Identify all lines of the data containing the string "with" and copy them.

======== RECORDS SUPPLIED ========

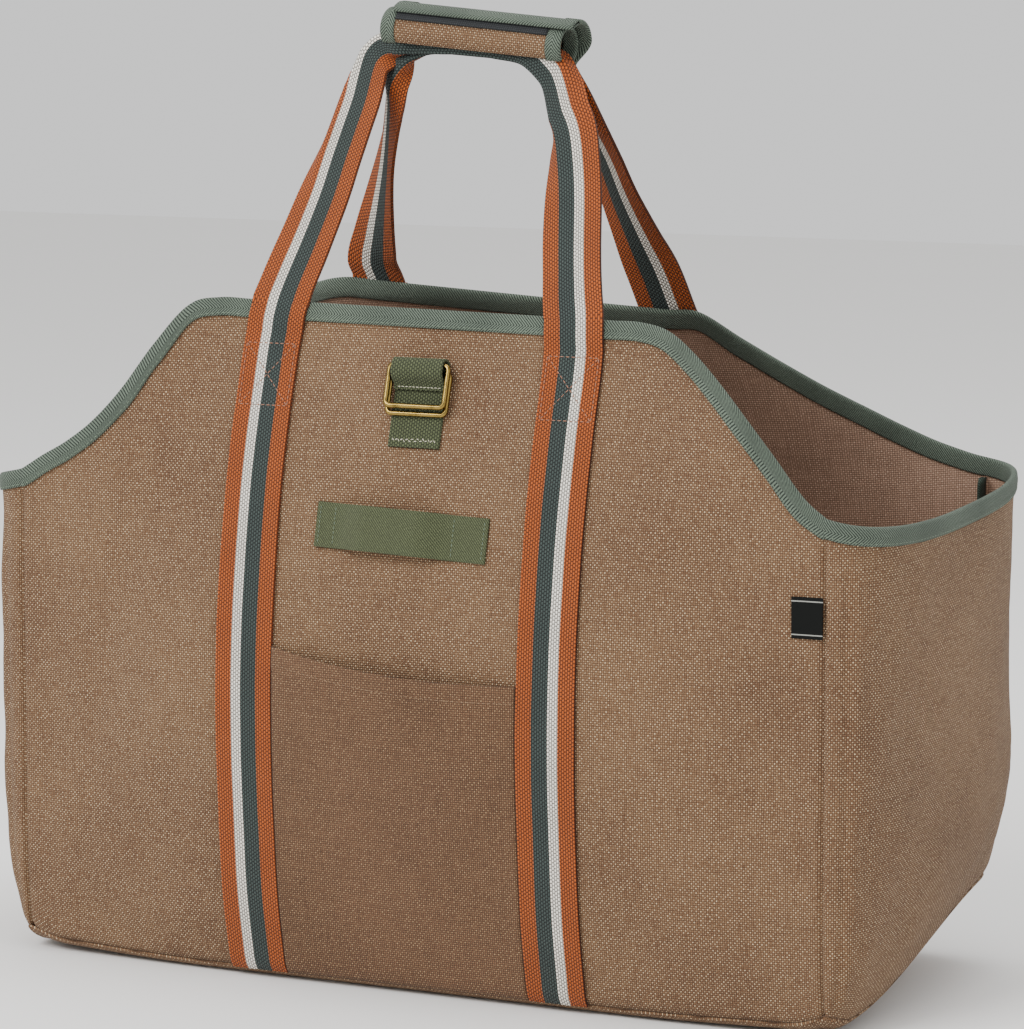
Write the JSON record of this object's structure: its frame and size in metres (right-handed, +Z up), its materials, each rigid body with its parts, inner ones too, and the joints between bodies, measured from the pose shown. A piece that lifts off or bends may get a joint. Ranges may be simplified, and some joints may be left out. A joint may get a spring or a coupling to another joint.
{
  "type": "canvas log carrier",
  "caption": "Open canvas carrier for firewood with high cut-away sides, bound rim, two striped webbing handles held in a grip wrap, front pocket, tool loop and rings.",
  "frame": {"origin": "middle of the base, on the surface that the carrier stands on", "axes": "+X along the carrier to its right end, -Y the front with the pocket and the rings, +Z up to the grip"},
  "size_m": [0.6136, 0.2894, 0.5855],
  "materials": {
    "canvas": "brown waxed cotton canvas, fine basket weave",
    "binding_tape": "sage green twill tape",
    "seam_tape": "dark green twill tape",
    "striped_webbing": "heavy cotton webbing, striped orange, white, slate green and orange",
    "olive_webbing": "olive green webbing",
    "hook_tape": "dark hook tape",
    "brass": "polished round wire",
    "tag_cloth": "black woven tag with two pale edge lines"
  },
  "bodies": {
    "bag": {"base_panel": "canvas", "front_panel": "canvas", "back_panel": "canvas", "end_panel_left": "canvas", "end_panel_right": "canvas", "rim_binding": "binding_tape", "seam_binding_front_left": "seam_tape", "seam_binding_front_right": "seam_tape", "seam_binding_back_left": "seam_tape", "seam_binding_back_right": "seam_tape", "front_handle_webbing": "striped_webbing", "back_handle_webbing": "striped_webbing", "wrap_canvas": "canvas", "wrap_edge_binding": "binding_tape", "wrap_end_binding_left": "binding_tape", "wrap_end_binding_right": "binding_tape", "wrap_hook_tape": "hook_tape", "ring_loop_webbing": "olive_webbing", "tool_loop": "olive_webbing", "pocket_panel": "canvas", "side_tag": "tag_cloth"},
    "ring_front": {"rect_ring_front": "brass"},
    "ring_rear": {"rect_ring_rear": "brass"}
  },
  "joints": [
    {"name": "front_ring_swing", "type": "hinge", "parent": "bag", "child": "ring_front", "pos_m": [0.004, -0.11686, 0.37667], "axis": [-1, 0, 0], "range_deg": [0, 95]},
    {"name": "rear_ring_swing", "type": "hinge", "parent": "bag", "child": "ring_rear", "pos_m": [0.004, -0.11467, 0.37183], "axis": [-1, 0, 0], "range_deg": [0, 95]}
  ],
  "couplings": [
    {"joint": "rear_ring_swing", "follows": "front_ring_swing", "ratio": 1}
  ]
}
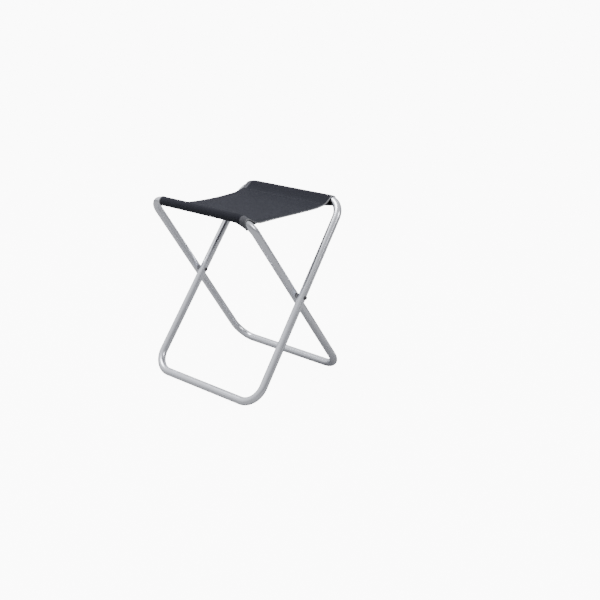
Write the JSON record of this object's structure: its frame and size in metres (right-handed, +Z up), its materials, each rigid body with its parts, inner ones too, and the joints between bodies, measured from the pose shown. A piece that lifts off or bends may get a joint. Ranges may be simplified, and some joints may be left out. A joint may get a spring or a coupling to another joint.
{
  "type": "folding camp stool",
  "caption": "Folding camp stool: crossed round-cornered metal tube loops that pivot on side rivets, with a dark woven sling seat sleeved over the top bars.",
  "frame": {"origin": "on the floor, under the middle of the seat", "axes": "+Z up, X along the bars, +Y from the front bar to the rear bar"},
  "size_m": [0.4512, 0.387, 0.5066],
  "materials": {
    "tube": "satin anodised",
    "splice": "mill finish",
    "steel": "zinc plated",
    "plastic": "moulded",
    "spacer": "moulded",
    "cloth": "plain weave",
    "hem": "cut edge folded under and stitched"
  },
  "bodies": {
    "front_frame": {"front_loop_tube": "tube", "front_loop_splice": "splice", "front_splice_pin_left": "steel", "front_splice_pin_right": "steel", "seat_sleeve_front": "cloth", "pivot_rivet_left": "steel", "pivot_rivet_right": "steel", "pivot_spacer_left": "spacer", "pivot_spacer_right": "spacer", "pivot_cap_front_left": "plastic", "pivot_cap_front_right": "plastic"},
    "rear_frame": {"rear_loop_tube": "tube", "rear_loop_splice": "splice", "rear_splice_pin_left": "steel", "rear_splice_pin_right": "steel", "seat_sleeve_rear": "cloth", "pivot_cap_rear_left": "plastic", "pivot_cap_rear_right": "plastic"},
    "seat_front": {"seat_panel_front": "cloth", "seat_hem_front_left": "hem", "seat_hem_front_right": "hem", "seat_middle": "cloth"},
    "seat_rear": {"seat_panel_rear": "cloth", "seat_hem_rear_left": "hem", "seat_hem_rear_right": "hem"}
  },
  "joints": [
    {"name": "fold", "type": "hinge", "parent": "front_frame", "child": "rear_frame", "pos_m": [0, 0, 0.26518], "axis": [1, 0, 0], "range_deg": [0, 65]},
    {"name": "seat_front_drop", "type": "hinge", "parent": "front_frame", "child": "seat_front", "pos_m": [0, -0.16456, 0.49419], "axis": [-1, 0, 0], "range_deg": [0, 46.73], "deforming": ["seat_middle"]},
    {"name": "seat_rear_drop", "type": "hinge", "parent": "rear_frame", "child": "seat_rear", "pos_m": [0, 0.16456, 0.49419], "axis": [1, 0, 0], "range_deg": [0, 46.73]}
  ],
  "couplings": [
    {"joint": "seat_front_drop", "follows": "fold", "ratio": 0.7188},
    {"joint": "seat_rear_drop", "follows": "fold", "ratio": 0.7188}
  ]
}
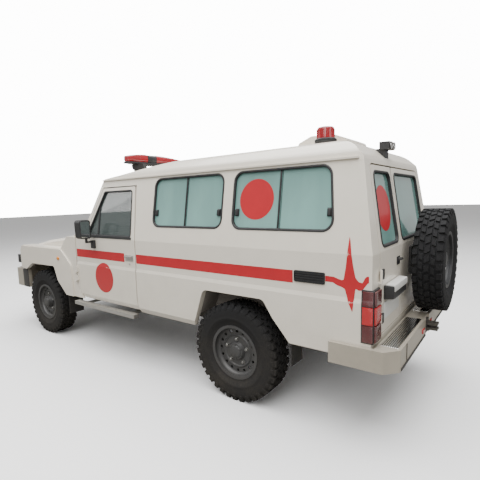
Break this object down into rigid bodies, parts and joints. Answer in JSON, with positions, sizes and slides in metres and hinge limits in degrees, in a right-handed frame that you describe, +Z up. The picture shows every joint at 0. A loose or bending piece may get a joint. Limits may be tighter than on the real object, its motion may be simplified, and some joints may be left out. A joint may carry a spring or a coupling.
{
  "type": "military ambulance truck",
  "caption": "High-roof four-wheel-drive ambulance with a bonnet, a cab, a windowed patient compartment, twin rear doors, a rear spare wheel and red roof lights.",
  "frame": {"origin": "on the ground, under the middle of the whole vehicle", "axes": "-Y is the nose, +X is the vehicle's left side, +Z is up"},
  "size_m": [2.0608, 5.22, 2.18],
  "materials": {
    "tyre": "matte",
    "wheel_steel": "satin",
    "chassis_black": "satin",
    "engine_metal": "matte",
    "body_paint": "gloss",
    "cab_glass": "polished",
    "frosted_glass": "frosted",
    "black_plastic": "satin",
    "lamp_clear": "polished",
    "lamp_red": "gloss",
    "beacon_red": "gloss",
    "step_alloy": "satin",
    "bumper_metal": "satin",
    "rubber": "matte",
    "seat_cover": "matte",
    "cabin_trim": "satin"
  },
  "bodies": {
    "body": {"beacon": "beacon_red", "bench": "cabin_trim", "chassis_frame": "chassis_black", "cowl": "body_paint", "dashboard": "black_plastic", "engine_gearbox": "engine_metal", "exhaust": "engine_metal", "floor_pan": "body_paint", "front_axle": "chassis_black", "front_bumper": "bumper_metal", "front_seats": "seat_cover", "fuel_tank": "chassis_black", "grille": "black_plastic", "headlamps": "lamp_clear", "light_bar": "beacon_red", "mud_flaps": "rubber", "partition": "cabin_trim", "rear_axle": "chassis_black", "rear_bumper": "bumper_metal", "rear_frame": "body_paint", "roof": "body_paint", "roof_mounts": "chassis_black", "roof_vent": "body_paint", "side_glass": "frosted_glass", "side_panels": "body_paint", "side_steps": "step_alloy", "springs": "chassis_black", "steering_wheel": "black_plastic", "stretcher": "cabin_trim", "tail_lamps": "lamp_red", "tow_hook": "chassis_black", "windscreen": "cab_glass", "wings": "body_paint", "work_light": "black_plastic"},
    "bonnet": {"bonnet": "body_paint"},
    "front_door_left": {"front_door_left": "body_paint", "front_glass_left": "cab_glass", "mirror_left": "black_plastic"},
    "front_door_right": {"front_door_right": "body_paint", "front_glass_right": "cab_glass", "mirror_right": "black_plastic"},
    "rear_door_left": {"rear_door_left": "body_paint", "rear_glass_left": "frosted_glass"},
    "rear_door_right": {"rear_door_right": "body_paint", "rear_glass_right": "frosted_glass", "spare_carrier": "chassis_black", "spare_rim": "wheel_steel", "spare_tyre": "tyre"},
    "knuckle_left": {"knuckle_left": "chassis_black"},
    "knuckle_right": {"knuckle_right": "chassis_black"},
    "wheel_front_left": {"rim_front_left": "wheel_steel", "tyre_front_left": "tyre"},
    "wheel_front_right": {"rim_front_right": "wheel_steel", "tyre_front_right": "tyre"},
    "wheel_rear_left": {"rim_rear_left": "wheel_steel", "tyre_rear_left": "tyre"},
    "wheel_rear_right": {"rim_rear_right": "wheel_steel", "tyre_rear_right": "tyre"}
  },
  "joints": [
    {"name": "steering_left", "type": "hinge", "parent": "body", "child": "knuckle_left", "pos_m": [0.662, -1.73, 0.4], "axis": [0, 0, 1], "range_deg": [-30, 30]},
    {"name": "steering_right", "type": "hinge", "parent": "body", "child": "knuckle_right", "pos_m": [-0.662, -1.73, 0.4], "axis": [0, 0, 1], "range_deg": [-30, 30]},
    {"name": "wheel_front_left_spin", "type": "hinge", "parent": "knuckle_left", "child": "wheel_front_left", "pos_m": [0.756, -1.73, 0.4], "axis": [1, 0, 0], "continuous": true},
    {"name": "wheel_front_right_spin", "type": "hinge", "parent": "knuckle_right", "child": "wheel_front_right", "pos_m": [-0.756, -1.73, 0.4], "axis": [1, 0, 0], "continuous": true},
    {"name": "wheel_rear_left_spin", "type": "hinge", "parent": "body", "child": "wheel_rear_left", "pos_m": [0.731, 1.25, 0.4], "axis": [1, 0, 0], "continuous": true},
    {"name": "wheel_rear_right_spin", "type": "hinge", "parent": "body", "child": "wheel_rear_right", "pos_m": [-0.731, 1.25, 0.4], "axis": [1, 0, 0], "continuous": true},
    {"name": "front_door_left_hinge", "type": "hinge", "parent": "body", "child": "front_door_left", "pos_m": [0.859, -0.955, 0.9], "axis": [0, 0, -1], "range_deg": [0, 65]},
    {"name": "front_door_right_hinge", "type": "hinge", "parent": "body", "child": "front_door_right", "pos_m": [-0.859, -0.955, 0.9], "axis": [0, 0, 1], "range_deg": [0, 65]},
    {"name": "rear_door_left_hinge", "type": "hinge", "parent": "body", "child": "rear_door_left", "pos_m": [0.705, 2.35, 0.9], "axis": [0, 0, -1], "range_deg": [0, 90]},
    {"name": "rear_door_right_hinge", "type": "hinge", "parent": "body", "child": "rear_door_right", "pos_m": [-0.705, 2.35, 0.9], "axis": [0, 0, 1], "range_deg": [0, 90]},
    {"name": "bonnet_hinge", "type": "hinge", "parent": "body", "child": "bonnet", "pos_m": [0, -0.999, 1.252], "axis": [-1, 0, 0], "range_deg": [0, 50]}
  ],
  "couplings": [
    {"joint": "steering_right", "follows": "steering_left", "ratio": 1}
  ]
}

========

▶ _THE COMPLETED TASK_:
Write the JSON record of this object's structure: its frame and size in metres (right-handed, +Z up), its materials, each rigid body with its parts, inner ones too, and the joints between bodies, measured from the pose shown. A piece that lifts off or bends may get a joint. Ranges may be simplified, and some joints may be left out. A joint may get a spring or a coupling to another joint.
  "caption": "Open canvas carrier for firewood with high cut-away sides, bound rim, two striped webbing handles held in a grip wrap, front pocket, tool loop and rings.",
  "frame": {"origin": "middle of the base, on the surface that the carrier stands on", "axes": "+X along the carrier to its right end, -Y the front with the pocket and the rings, +Z up to the grip"},
    "tag_cloth": "black woven tag with two pale edge lines"
Write the JSON record of this object's structure: its frame and size in metres (right-handed, +Z up), its materials, each rigid body with its parts, inner ones too, and the joints between bodies, measured from the pose shown. A piece that lifts off or bends may get a joint. Ranges may be simplified, and some joints may be left out. A joint may get a spring or a coupling to another joint.
  "caption": "Folding camp stool: crossed round-cornered metal tube loops that pivot on side rivets, with a dark woven sling seat sleeved over the top bars.",
Break this object down into rigid bodies, parts and joints. Answer in JSON, with positions, sizes and slides in metres and hinge limits in degrees, in a right-handed frame that you describe, +Z up. The picture shows every joint at 0. A loose or bending piece may get a joint. Limits may be tighter than on the real object, its motion may be simplified, and some joints may be left out. A joint may carry a spring or a coupling.
  "caption": "High-roof four-wheel-drive ambulance with a bonnet, a cab, a windowed patient compartment, twin rear doors, a rear spare wheel and red roof lights.",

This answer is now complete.